• [Source data]:
-=-=-

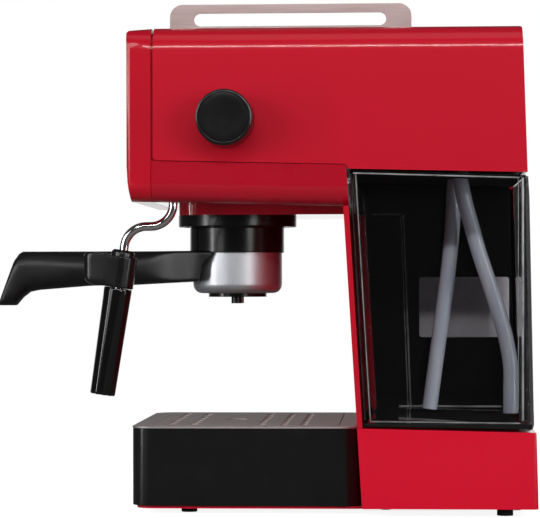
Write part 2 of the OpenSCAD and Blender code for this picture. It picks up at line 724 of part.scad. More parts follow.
// Drip tray with its steel rim and lift-out grid
tray_front = -126.4;
tray_bottom = 5.6;
rim_t = 1.2;
rim_band = 11;
function tray_back(z) = column_y(z) - 1;
module tray_plan(inset, r) {
    back = tray_back(0) + 0.4;
    translate([0, (tray_front + back) / 2])
        rounded_rect(tray_w - 2 * inset, back - tray_front - 2 * inset, r);
}
module tray_side(inset, low, high) along_x(tray_w + 10) polygon([[tray_front - 5, low],
    [tray_back(low) - inset, low], [tray_back(high) - inset, high], [tray_front - 5, high]]);
module drip_tray() color(black) difference() {
    intersection() {
        translate([0, 0, tray_bottom]) linear_extrude(tray_top - rim_t - tray_bottom) tray_plan(0, 12.5);
        tray_side(0, tray_bottom, tray_top);
    }
    intersection() {
        translate([0, 0, tray_bottom + 2.4]) linear_extrude(60) tray_plan(2.4, 10.1);
        tray_side(2.4, tray_bottom - 1, tray_top + 5);
    }
}
module tray_rim() color(steel) difference() {
    intersection() {
        translate([0, 0, tray_top - rim_t]) linear_extrude(rim_t) tray_plan(-0.3, 12.8);
        tray_side(0, tray_top - rim_t - 1, tray_top + 1);
    }
    translate([0, grid_mid, 0]) linear_extrude(100) rounded_rect(grid_w + 1, grid_d + 1, 4);
}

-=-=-

• [Directive]:
Your task is to repeat every line exactly.

• [The reply]:
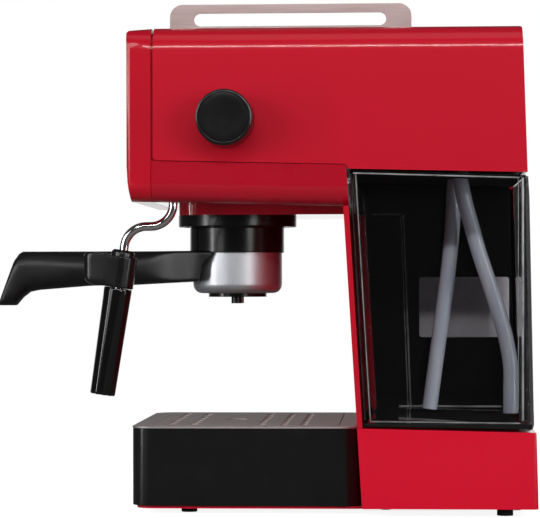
Write part 2 of the OpenSCAD and Blender code for this picture. It picks up at line 724 of part.scad. More parts follow.
// Drip tray with its steel rim and lift-out grid
tray_front = -126.4;
tray_bottom = 5.6;
rim_t = 1.2;
rim_band = 11;
function tray_back(z) = column_y(z) - 1;
module tray_plan(inset, r) {
    back = tray_back(0) + 0.4;
    translate([0, (tray_front + back) / 2])
        rounded_rect(tray_w - 2 * inset, back - tray_front - 2 * inset, r);
}
module tray_side(inset, low, high) along_x(tray_w + 10) polygon([[tray_front - 5, low],
    [tray_back(low) - inset, low], [tray_back(high) - inset, high], [tray_front - 5, high]]);
module drip_tray() color(black) difference() {
    intersection() {
        translate([0, 0, tray_bottom]) linear_extrude(tray_top - rim_t - tray_bottom) tray_plan(0, 12.5);
        tray_side(0, tray_bottom, tray_top);
    }
    intersection() {
        translate([0, 0, tray_bottom + 2.4]) linear_extrude(60) tray_plan(2.4, 10.1);
        tray_side(2.4, tray_bottom - 1, tray_top + 5);
    }
}
module tray_rim() color(steel) difference() {
    intersection() {
        translate([0, 0, tray_top - rim_t]) linear_extrude(rim_t) tray_plan(-0.3, 12.8);
        tray_side(0, tray_top - rim_t - 1, tray_top + 1);
    }
    translate([0, grid_mid, 0]) linear_extrude(100) rounded_rect(grid_w + 1, grid_d + 1, 4);
}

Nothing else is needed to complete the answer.